I wouldn’t be so presumptuous. But, personally, looking at things that make me happy gives me solace. So, hopefully, it can do the same for appreciative viewers.
In a way, all of us living in big cities need to take breaks from the traffic jams, the pollution, the stress, the dirt, the tourism, and even the rudeness of our neighbours. Do you feel like we’re forcing ourselves to live in a way that is not really natural to us? We’ve been sold a dream (like the American dream) that is actually more similar to a nightmare?
No! I think there is a certain narrative that is very popular and that makes you feel guilty for not embracing nature. But there’s something extremely natural in living in communities. It’s in our nature to want to bond and find company, and cities are the culmination of that. But it’s also a bit too dense and fast paced. I guess total isolation or total density are both not ideal. A more balanced lifestyle would be my dream. Social media will push every opinion to an extreme. So the city would be painted as either REALLY bad or REALLY good. It's a bit of both in my opinion.
You’re currently based in Paris. I’m seeing many videos about how the city is becoming more expensive due to the Olympics – most businesses raising their prices, including the public transport, which is a shame. How are you living that situation personally?
I don't think it’s ideal… I was seeing the Olympics in a certain way because of its costs, but given how war-mongering the world has become, I can now also appreciate the ‘togetherness’ promoted by the event. The friendly competition between countries sounds like a dreamy way to solve issues when you read the morning news.

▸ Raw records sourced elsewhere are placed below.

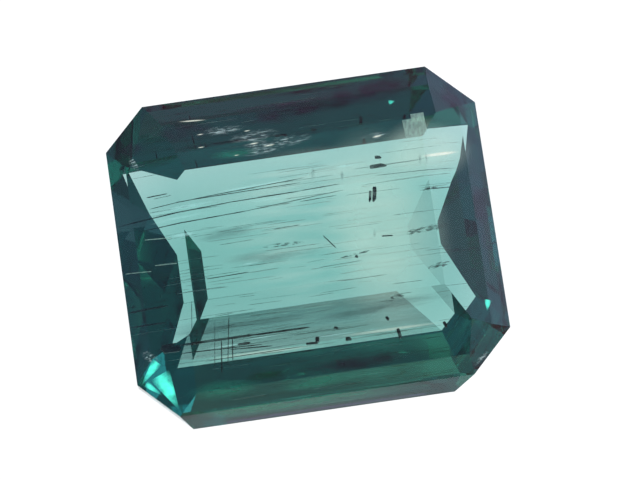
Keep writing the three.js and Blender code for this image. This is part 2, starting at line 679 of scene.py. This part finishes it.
DARK_GRAINS = {
    "black rod": Streak((369.8, 167.2), (386.5, 164.4), depth_mm=1.0, width_mm=0.17),
    "smudge over it": Streak((374.8, 157.4), (381.4, 157.0), depth_mm=1.0, width_mm=0.13),
    "upright rod": Streak((374.6, 186.8), (374.3, 201.8), depth_mm=1.0, width_mm=0.18),
    "upright rod's twin": Streak((370.3, 190.8), (370.0, 202.0), depth_mm=1.0, width_mm=0.12),
    "lower grain": Streak((386.0, 314.6), (388.8, 317.8), depth_mm=1.0, width_mm=0.12),
    "lower left grain": Streak((334.0, 325.0), (338.6, 326.2), depth_mm=1.0, width_mm=0.10),
    "tailed grain": Streak((317.2, 335.0), (317.2, 340.5), depth_mm=1.0, width_mm=0.17),
    "its tail": Streak((306.0, 341.8), (318.0, 340.5), depth_mm=1.0, width_mm=0.09),
    "grain in the lower strip": Streak((345.5, 337.2), (351.5, 336.2), depth_mm=1.0, width_mm=0.16),
    "long grain": Streak((397.6, 326.6), (401.0, 336.5), depth_mm=1.0, width_mm=0.15),
    "right grain": Streak((443.6, 319.6), (446.9, 325.0), depth_mm=1.0, width_mm=0.13),
    "middle grain": Streak((355.2, 256.2), (358.4, 256.8), depth_mm=1.0, width_mm=0.11),
}

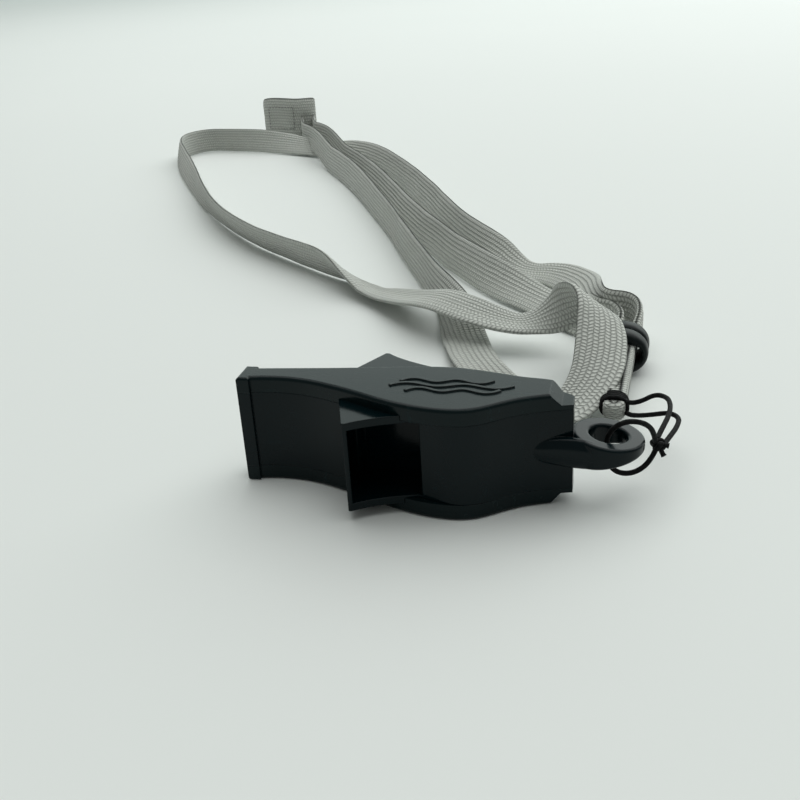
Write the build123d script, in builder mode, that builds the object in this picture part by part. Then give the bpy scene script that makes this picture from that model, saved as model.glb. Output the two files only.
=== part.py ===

Because of your work, you’ve travelled to many places. Any cities, countries, or natural environments you still have on your bucket list?
I’d want to see it all! But travelling is making me feel very guilty these days, so I try to limit it to work and feel grateful and can see the cultures I see and meet people. But I’m equally aware that something drastic needs to change for us to keep our world livable. It’s not a simple equation.